Family lawyers and courts are blazing a bit of a trail with use of Skype technology for hearing low cost evidence from abroad.
In the recently reported case of Re ML (Use of Skype Technology)  EWHC 2091 (Fam) Mr Justice Peter Jackson reports on two recent uses of Skype for evidence in the Family Division of the High Court.
In one case a child’s Guardian and the CAFCASS officer were able to witness foreign parents living in Nepal giving formal consent to an adoption to reassure all concerned that consent was indeed freely given and without financial inducement.
In the other case, the facts of which are separately reported as Re S (A Child)  EWHC 1295 (Fam), permission for use of Skype to give evidence directly in court from Colombia was initially refused, with the judge giving these reasons in ML:
The technology can be very effective for informal use, but does not lend itself to the court environment. There are problems in everyone seeing and hearing the picture and in the evidence being recorded. There are also issues about security. I would not be willing to use this method if there was any alternative.
Jackson J was clearly impressed:
12. …This technology mediates between the systems and provides some protection against hacking. The Skype-user is provided with a download allowing them to connect to the court’s system. In addition to the program, the witness requires a PC, an internet connection, a webcam, a microphone and a mobile or landline number with which to contact the company for instructions via a multilingual team.
13. The quality of the link was adequate. The witness gave evidence for an hour at a cost of about £150. The cost of a full ISDN link would have been in the region of £1200. There is clearly the possibility of using this system in hearings involving witnesses in remote locations and in reducing the high international costs associated with ISDN.
The immigration tribunal opened the door to this kind of evidence in the case of Nare (evidence by electronic means) Zimbabwe  UKUT 00443 (IAC), reported on Free Movement back in 2011 (‘Evidence by electronic means‘).

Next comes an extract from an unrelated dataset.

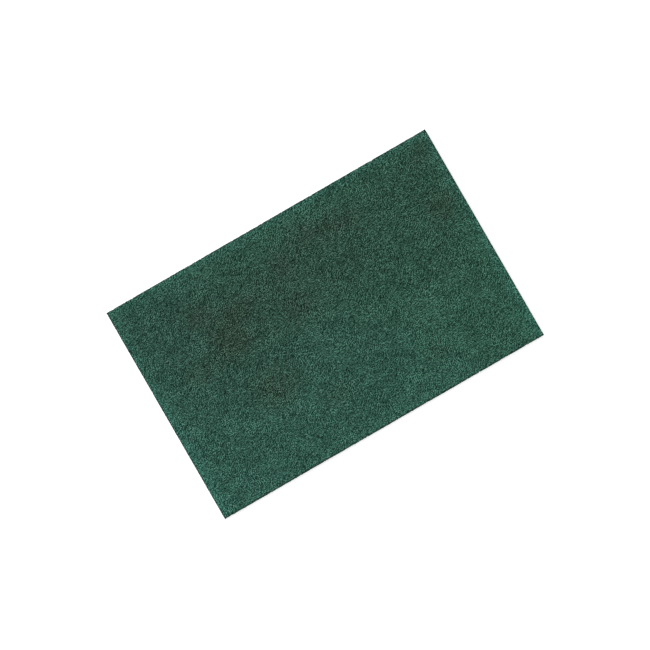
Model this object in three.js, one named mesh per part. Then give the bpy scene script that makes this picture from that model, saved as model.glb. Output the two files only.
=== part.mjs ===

There has been very little if any take up since then, at least of which I am aware. This is particularly puzzling given that one would have thought witness evidence from ‘remote locations’ was likely to be rather useful in immigration hearings. Imagine being able to call as a witness the foreign carer or perhaps even the child herself in a sole responsibility refusal case, for example. Or, closer to home, using special measures for hearing from a vulnerable witness.